Plaintiff's final claim is essentially pled as negligent infliction of emotional distress. As such, unlike intentional infliction of emotional distress,[12] Plaintiff must satisfy the impact requirement. The Florida Supreme Court has failed to overrule this requirement;[13] accordingly, it will be followed. Several courts are in agreement with this decision, including Champion v. Gray, 420 So. 2d 348, 349 (Fla. 5th DCA 1982), which held, "[o]nly the Florida Supreme Court can overrule the `impact rule' and we shall respect the rule until our Supreme Court sees fit to change it." Therefore, Plaintiff's claim of negligent supervision must be dismissed for failure to state a claim upon which relief can be granted.


This court finds that the Individual Defendants named in this case have been named erroneously by the Plaintiff regarding Counts I, II, and IV. As the remaining claims (III, V, VI, and VII) have been exposed as deficient, they are dismissed in their entirety, mooting any necessity to address their relevance to the Individual Defendants. Therefore, with regard to the Individual Defendants (George Connely, Leslie Malone, Laurie Winkles, and Doug Simpson), all Counts are dismissed with prejudice. *1324 Likewise, Counts III, V, VI, and VII are dismissed with prejudice as against Defendant Southeastern, leaving Plaintiff's Counts I, II, and IV intact against Southeastern. As punitive damages were only available under the claims now dismissed, this Court need not address Defendants' Motion to Strike Punitive Damages, as this issue is moot as well. Accordingly, it is

ORDERED that the Individual Defendants' Motion to Dismiss (Docket No. 13) is GRANTED, and that Defendant Southeastern's Motion to Dismiss Counts III, V, VI, and VII (Docket No. 12) is GRANTED.


[1] The claim under Count I, specifically, is Discrimination in Employment, alleged under Fla. Stat. § 760.01 and The Civil Rights Act of 1964, known as 42 U.S.C. § 2000e.

[2] Federal Rule of Civil Procedure 12(b) (6) allows dismissal for any and all claims which, based upon the facts pled, fail to state a valid cause of action.

[3] See note # 1, supra.

[4] See Cross v. State, 49 F.3d 1490, 1504 (11th Cir.1995) (wherein the Court also finds that an individual cannot be held personally liable in a Title VII action).

[5] Defendants cite Mason v. Stallings, 82 F.3d 1007, 1009 (11th Cir.1996) (quoting the Court's analogy of Title VII actions to ADEA actions: "The definition of `employer' in the Disabilities Act is like the definitions in Title VII of the 1964 Civil Rights Act, and in the Age Discrimination in Employment Act. This Circuit has previously held that there is no individual responsibility under either of those acts.") (Emphasis added).

[6] Plaintiff failed to cite, however, the reversal of this case one year later by the Florida Supreme Court.
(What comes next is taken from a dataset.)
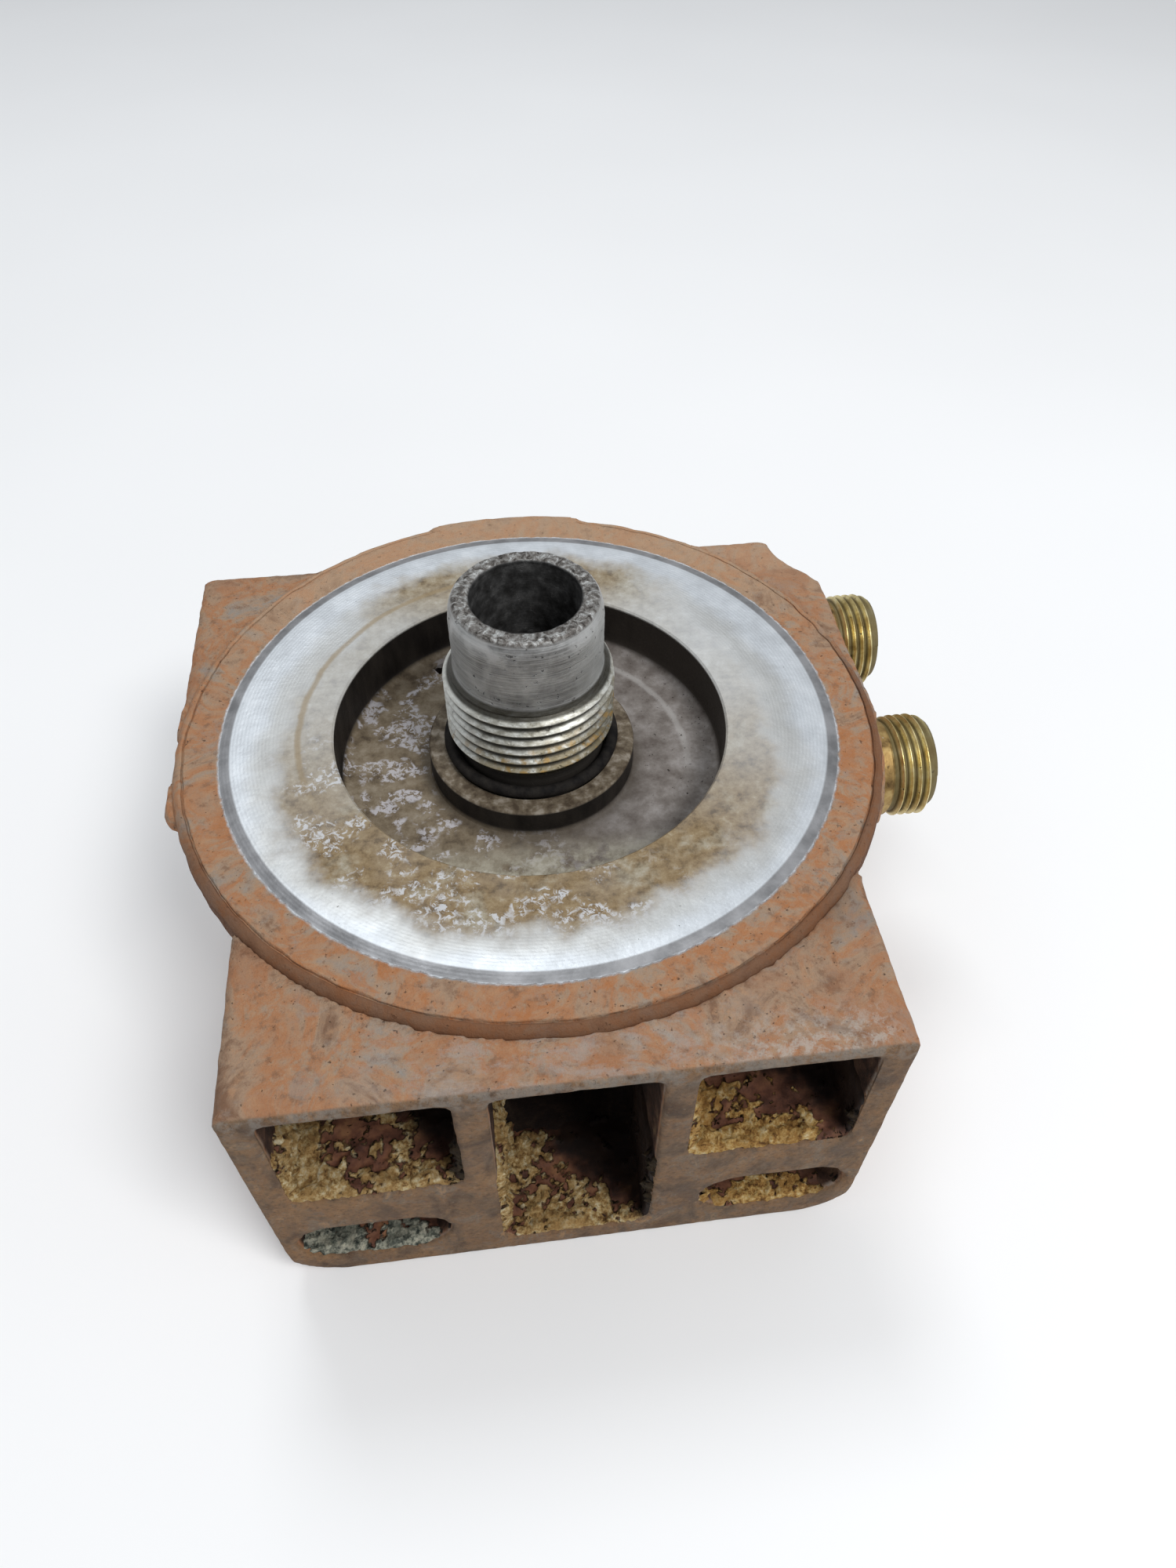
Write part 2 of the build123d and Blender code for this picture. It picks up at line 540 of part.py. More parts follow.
def relief_cap():
    """Hollow hexagon cap: thread inside the boss, spring pocket and vent hole."""
    thread = thread_points(CAP_THREAD_R, CAP_PITCH, CAP_SPIGOT_Y, CAP_HEAD_Y)
    spigot = turned([(0, CAP_SPIGOT_Y), *thread, (0, CAP_HEAD_Y)])
    cap = spigot + hexagon(CAP_HEX_AF, CAP_HEAD_Y, CAP_END_Y)
    cap -= rod(CAP_POCKET_R, CAP_SPIGOT_Y - CUT, CAP_POCKET_Y)
    cap -= rod(CAP_VENT_R, CAP_POCKET_Y - CUT, CAP_END_Y + CUT)
    return along_y(cap, 0, RELIEF_Z)


# ---------------------------------------------------------------- test unions
def test_union(y):
    """Male union: spigot thread, plain shank, outer thread, tube socket and ball seat."""
    washer_x = UNION_FACE_X
    shank_x = UNION_TIP_X - UNION_THREAD_L
    inner = thread_points(UNION_SPIGOT_R, UNION_PITCH, UNION_INNER_X, washer_x - UNION_WASHER_T)
    outer = thread_points(UNION_THREAD_R, UNION_PITCH, shank_x, UNION_TIP_X)
    neck_r = UNION_SPIGOT_R - 0.92
    body = turned([(UNION_CHAMBER_R, UNION_INNER_X), *inner, (neck_r, washer_x),
                   (UNION_SHANK_R, washer_x), (UNION_SHANK_R, shank_x), *outer,
                   (UNION_MOUTH_R, UNION_TIP_X), (UNION_SOCKET_R, UNION_TIP_X - UNION_MOUTH_L),
                   (UNION_SOCKET_R, UNION_SOCKET_X), (UNION_THROAT_R, UNION_SOCKET_X),
                   (UNION_THROAT_R, CONE_X), (UNION_CHAMBER_R, CONE_X - UNION_CONE_L)])
    return along_x(body, y, UNION_Z)


def union_washer(y):
    ring = tube(UNION_WASHER_R, UNION_SPIGOT_R + LOOSE_GAP, UNION_FACE_X - UNION_WASHER_T, UNION_FACE_X)
    return along_x(ring, y, UNION_Z)


def test_ball(y):
    return Pos(BALL_X, y, UNION_Z) * Sphere(TEST_BALL_R)


def ball_spring(y):
    touch_x = BALL_X - (TEST_BALL_R ** 2 - BALL_SPRING_R ** 2) ** 0.5
    spring = coil(BALL_SPRING_R, BALL_SPRING_WIRE_R, BALL_SPRING_TURNS, SLEEVE_X, touch_x - SEAT_GAP)
    return along_x(spring, y, UNION_Z)


def spring_sleeve(y):
    return along_x(tube(UNION_CHAMBER_R, SLEEVE_BORE_R, UNION_INNER_X, SLEEVE_X), y, UNION_Z)


def core_plug():
    """Pressed cup, open on the outside."""
    cup = rod(CORE_PLUG_R, 0, CORE_PLUG_L)
    return cup - rod(CORE_PLUG_R - CORE_PLUG_WALL, CORE_PLUG_WALL, CORE_PLUG_L + CUT)


# ---------------------------------------------------------------- assembly
nodes = {
    "head_casting": head_casting(),
    "centre_nipple": centre_nipple(),
    "nipple_o_ring": nipple_o_ring(),
    "stem_guide": stem_guide(),
    "check_seat_ring": check_seat_ring(),
    "check_poppet": check_poppet(),
    "check_seal_disc": tube(CHECK_DISC_R - 0.4, CHECK_SPIGOT_R, CHECK_LIP_Z, CHECK_SEAL_TOP_Z),
    "check_seal_washer": tube(CHECK_WASHER_R, CHECK_SPIGOT_R, CHECK_WASHER_Z, CHECK_LIP_Z),
    "check_seal_nut": hexagon(CHECK_NUT_AF, CHECK_NUT_Z, CHECK_WASHER_Z)
    - rod(CHECK_SPIGOT_R, CHECK_NUT_Z - CUT, CHECK_WASHER_Z + CUT),
    "check_spring": coil(CHECK_SPRING_R, CHECK_SPRING_WIRE_R, CHECK_SPRING_TURNS,
                         CHECK_DISC_TOP_Z, GUIDE_Z),
    "relief_seat_ring": relief_seat_ring(),
    "relief_poppet": relief_poppet(),
    "relief_seal_disc": along_y(rod(RELIEF_DISC_R - 0.3, RELIEF_LIP_Y, RELIEF_DISC_Y), 0, RELIEF_Z),
    "relief_spring": along_y(coil(RELIEF_SPRING_R, RELIEF_SPRING_WIRE_R, RELIEF_SPRING_TURNS,
                                  RELIEF_DISC_END_Y, CAP_POCKET_Y), 0, RELIEF_Z),
    "relief_cap": relief_cap(),
    "relief_cap_washer": along_y(tube(CAP_WASHER_R, CAP_THREAD_R + LOOSE_GAP,
                                      REAR_BOSS_Y, CAP_HEAD_Y), 0, RELIEF_Z),
    "core_plugs": Compound(children=[place * core_plug() for place in core_plug_places()]),
}
for name, union_y in (("front", UNION_FRONT_Y), ("rear", UNION_REAR_Y)):
    nodes[name + "_union"] = test_union(union_y)
    nodes[name + "_union_washer"] = union_washer(union_y)
    nodes[name + "_test_ball"] = test_ball(union_y)
    nodes[name + "_ball_spring"] = ball_spring(union_y)
    nodes[name + "_spring_sleeve"] = spring_sleeve(union_y)

for name, shape in nodes.items():
    export_step(shape, f"parts/{name}.step")
    print(f"{name}: {shape.volume:.1f} mm3")
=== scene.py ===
"""Looks of the cast-iron head of a backflow preventer.

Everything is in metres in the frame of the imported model: +Z up, the origin on the axis of the
round seat in its machined face, -Y out of the ported front, +X out of the two brass unions.
Sizes in the tables below are in millimetres and are scaled by MM where a mesh is made.
"""
import json
from math import atan2, cos, hypot, pi, radians, sin

import bpy
from mathutils import Matrix, Vector, noise


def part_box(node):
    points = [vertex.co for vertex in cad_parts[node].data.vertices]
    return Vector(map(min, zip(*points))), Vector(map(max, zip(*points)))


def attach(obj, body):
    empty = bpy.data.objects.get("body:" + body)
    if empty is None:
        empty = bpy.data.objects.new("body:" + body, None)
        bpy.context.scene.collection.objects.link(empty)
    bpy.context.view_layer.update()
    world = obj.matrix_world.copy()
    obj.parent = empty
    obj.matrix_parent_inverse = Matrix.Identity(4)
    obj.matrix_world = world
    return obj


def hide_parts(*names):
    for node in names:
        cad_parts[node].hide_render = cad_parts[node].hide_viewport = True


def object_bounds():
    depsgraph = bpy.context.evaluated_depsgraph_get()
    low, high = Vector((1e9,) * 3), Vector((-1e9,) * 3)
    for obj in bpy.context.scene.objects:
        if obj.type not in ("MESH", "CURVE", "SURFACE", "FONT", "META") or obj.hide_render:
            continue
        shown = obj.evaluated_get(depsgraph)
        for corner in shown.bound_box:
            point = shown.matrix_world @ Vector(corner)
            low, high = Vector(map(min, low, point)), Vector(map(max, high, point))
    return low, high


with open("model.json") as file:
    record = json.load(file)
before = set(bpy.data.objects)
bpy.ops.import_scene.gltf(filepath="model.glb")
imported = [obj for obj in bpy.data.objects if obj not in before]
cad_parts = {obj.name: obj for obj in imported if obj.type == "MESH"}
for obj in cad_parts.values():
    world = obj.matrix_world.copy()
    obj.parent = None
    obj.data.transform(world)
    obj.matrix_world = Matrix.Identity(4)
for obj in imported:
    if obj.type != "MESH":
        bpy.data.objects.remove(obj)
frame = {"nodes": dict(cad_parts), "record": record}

MM = 0.001
cad_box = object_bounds()
mounts = {m["name"]: m for m in frame["record"]["mounts"]}
openings = {o["name"]: o["box_m"] for o in frame["record"]["physics"]["openings"]}

# ---------------------------------------------------------------- sizes, in millimetres
NIPPLE_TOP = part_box("centre_nipple")[1][2] / MM
NIPPLE_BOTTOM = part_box("centre_nipple")[0][2] / MM
NIPPLE_THREAD_R = mounts["cartridge_thread"]["dims"]["r_mm"]
NIPPLE_PITCH = 2.0
PILOT_R = mounts["cartridge_pilot"]["dims"]["r_mm"]
PILOT_BASE = 13.2
NECK_TOP = -0.8
NECK_R = 12.4
NIPPLE_BORE_R = 8.3
BOSS_TOP = -4.3
BOSS_R = 17.1
BOSS_HOLE_R = 13.55
RECESS_R = 32.05
RECESS_FLOOR = -9.35
SEAT_R = 48.5
LAND_R = 55.7
RIM_R = 57.6
DECK = -2.05
RIM_UNDER = -4.65
CONE_FOOT = -9.25
RIM_PIECE_BOTTOM = -10.2
REAR_BOSS_HALF_W = 14.25
REAR_BOSS_TOP = -0.34
HALF_W = 45.9
FRONT = mounts["port_face"]["pos_m"][1] / MM
FOOT = mounts["foot_face"]["pos_m"][2] / MM
UNION_TIP = mounts["front_union_thread"]["pos_m"][0] / MM
UNION_THREAD_R = mounts["front_union_thread"]["dims"]["r_mm"]
UNION_THREAD_L = mounts["front_union_thread"]["dims"]["length_mm"]
UNION_SOCKET_R = mounts["front_union_socket"]["dims"]["r_mm"]
UNION_PITCH = 1.5
UNION_FACE = 59.0
UNION_SPIGOT_R = 8.0
THREAD_DEPTH = 0.613  # of the pitch
SLOT_HALF_ANGLE = radians(33)  # the slot through the recess floor, behind the boss
SLOT_INNER_R = 21.0
SLOT_OUTER_R = 29.0
SCALE_LIP = 0.3  # how far the scale starts inside a port
SCALE_CELL = 0.45
SCALE_SUNK = 0.75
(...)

See Arrow Air, Inc. v. Walsh, 645 So. 2d 422, 424 (Fla.1994) (wherein the Court discusses the narrow situations in which it will apply Fla. Stat. § 112.3187 (the Whistle-Blower's Statute), absent specific legislative intent to the contrary).

[7] Greenberg is hardly analogous to the case sub judice, however; this cause of action (breach of covenant of good faith & fair dealing) revolves around the theory of tortious interference with a business relationship, and usually requires claimant to be in a specialized field where a rich client base is essential to the claimant's success.
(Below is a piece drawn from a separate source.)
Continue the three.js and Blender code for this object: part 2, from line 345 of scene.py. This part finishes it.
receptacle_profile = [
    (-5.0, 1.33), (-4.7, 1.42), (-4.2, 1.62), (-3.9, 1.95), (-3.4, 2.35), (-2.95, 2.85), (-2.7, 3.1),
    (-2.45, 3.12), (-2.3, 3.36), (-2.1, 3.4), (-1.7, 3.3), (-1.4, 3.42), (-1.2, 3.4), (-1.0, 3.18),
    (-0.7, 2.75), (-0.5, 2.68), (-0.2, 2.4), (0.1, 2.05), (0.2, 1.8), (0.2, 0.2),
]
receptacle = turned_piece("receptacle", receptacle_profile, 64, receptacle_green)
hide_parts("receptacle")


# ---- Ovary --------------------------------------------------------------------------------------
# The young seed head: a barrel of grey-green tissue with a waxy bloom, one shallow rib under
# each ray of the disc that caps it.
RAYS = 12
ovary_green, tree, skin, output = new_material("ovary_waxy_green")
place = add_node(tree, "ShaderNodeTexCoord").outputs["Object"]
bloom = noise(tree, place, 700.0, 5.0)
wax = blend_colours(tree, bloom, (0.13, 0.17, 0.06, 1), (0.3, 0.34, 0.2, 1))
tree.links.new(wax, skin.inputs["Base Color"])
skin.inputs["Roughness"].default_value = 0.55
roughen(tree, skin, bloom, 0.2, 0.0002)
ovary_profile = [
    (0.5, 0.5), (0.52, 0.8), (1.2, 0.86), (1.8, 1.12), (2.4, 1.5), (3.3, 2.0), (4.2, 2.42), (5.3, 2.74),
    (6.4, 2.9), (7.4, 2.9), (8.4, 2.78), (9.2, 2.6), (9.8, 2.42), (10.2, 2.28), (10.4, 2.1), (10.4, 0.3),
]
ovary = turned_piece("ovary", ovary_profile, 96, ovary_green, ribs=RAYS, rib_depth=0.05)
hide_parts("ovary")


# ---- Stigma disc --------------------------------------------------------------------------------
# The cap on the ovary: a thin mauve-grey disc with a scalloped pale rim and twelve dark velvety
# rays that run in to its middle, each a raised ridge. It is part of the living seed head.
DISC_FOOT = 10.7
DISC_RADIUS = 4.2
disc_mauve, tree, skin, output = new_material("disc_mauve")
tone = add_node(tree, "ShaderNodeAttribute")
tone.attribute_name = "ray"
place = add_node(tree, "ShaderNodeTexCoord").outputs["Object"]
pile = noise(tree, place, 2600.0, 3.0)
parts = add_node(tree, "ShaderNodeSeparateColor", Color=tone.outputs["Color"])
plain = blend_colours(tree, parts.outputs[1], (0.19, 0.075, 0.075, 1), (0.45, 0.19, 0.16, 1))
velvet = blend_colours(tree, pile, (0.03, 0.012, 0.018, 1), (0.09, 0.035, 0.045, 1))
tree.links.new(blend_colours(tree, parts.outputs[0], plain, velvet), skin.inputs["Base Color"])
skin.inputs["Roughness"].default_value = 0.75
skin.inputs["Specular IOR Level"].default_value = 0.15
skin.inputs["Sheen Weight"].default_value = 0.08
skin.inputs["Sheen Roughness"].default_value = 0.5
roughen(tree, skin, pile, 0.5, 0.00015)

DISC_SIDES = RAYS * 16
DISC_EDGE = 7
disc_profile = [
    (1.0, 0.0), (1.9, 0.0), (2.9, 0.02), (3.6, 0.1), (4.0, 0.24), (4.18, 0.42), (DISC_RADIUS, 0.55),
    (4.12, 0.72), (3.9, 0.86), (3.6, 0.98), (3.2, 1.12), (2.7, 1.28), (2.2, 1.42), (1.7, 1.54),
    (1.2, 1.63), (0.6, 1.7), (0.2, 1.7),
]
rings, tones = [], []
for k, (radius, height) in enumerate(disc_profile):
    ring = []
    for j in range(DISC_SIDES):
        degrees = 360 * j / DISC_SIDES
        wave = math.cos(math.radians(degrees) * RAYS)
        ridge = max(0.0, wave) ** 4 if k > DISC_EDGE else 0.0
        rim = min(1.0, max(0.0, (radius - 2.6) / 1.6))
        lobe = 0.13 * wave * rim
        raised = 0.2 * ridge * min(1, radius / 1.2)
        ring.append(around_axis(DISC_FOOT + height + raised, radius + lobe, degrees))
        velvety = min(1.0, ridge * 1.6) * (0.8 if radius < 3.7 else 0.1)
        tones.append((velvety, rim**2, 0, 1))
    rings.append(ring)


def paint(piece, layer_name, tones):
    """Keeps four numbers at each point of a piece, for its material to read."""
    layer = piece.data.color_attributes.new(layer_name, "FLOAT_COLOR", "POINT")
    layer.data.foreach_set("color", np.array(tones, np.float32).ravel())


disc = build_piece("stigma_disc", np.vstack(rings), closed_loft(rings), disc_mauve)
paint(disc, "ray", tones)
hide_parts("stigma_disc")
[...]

[8] An "at will" employment arrangement would fail to satisfy this prong.

[9] Regarding implied employment contracts in an at-will state, note that "[t]his type of protection has not, however, been adopted in most jurisdictions, and even where accepted, it primarily benefits upper-level, managerial employees. Moreover, employees are becoming sophisticated about the legal consequences of the personnel practices." Note, Protecting Employees At Will Against Wrongful Discharge: The Public Policy Exception, 96 Harv. L.Rev.1931, 1935 (June 1983).

[10] Naturally, this Court assumes all of Plaintiff's facts are true in considering whether or not to dismiss any of her causes of action.

[11] See also Mundy v. Southern Bell Tel. & Tel. Co., 676 F.2d 503, 503 (11th Cir.1982) (wherein the Court dismissed a claim brought by employee who allegedly suffered severe distress after he was harassed by supervisory employees for not taking part in a fraudulent scheme; the Court held that he had "failed to allege conduct so outrageous as to constitute intentional infliction of emotional distress under Florida law") (Emphasis added); Clemente v. Horne, 707 So. 2d 865, 866 (Fla. 3d DCA 1998) (the court followed the decision in State Farm, noting that the conduct alleged must be so outrageous in nature as to cause a reasonable person to exclaim, "outrageous!") (Quoting Restatement (Second) of Torts (1965)); Kent v. Harrison, 467 So. 2d 1114 (Fla. 2d DCA 1985) (deciding a IIED claim after the Florida Supreme Court recognized such a claim exists; the court still failed to find sufficiency in this claim, even where Plaintiff alleged vicious phone calls were made by employer).

[12] See State Farm, note # 11, supra.

[13] See Gilliam v. Stewart, 291 So. 2d 593, 595 (Fla.1974).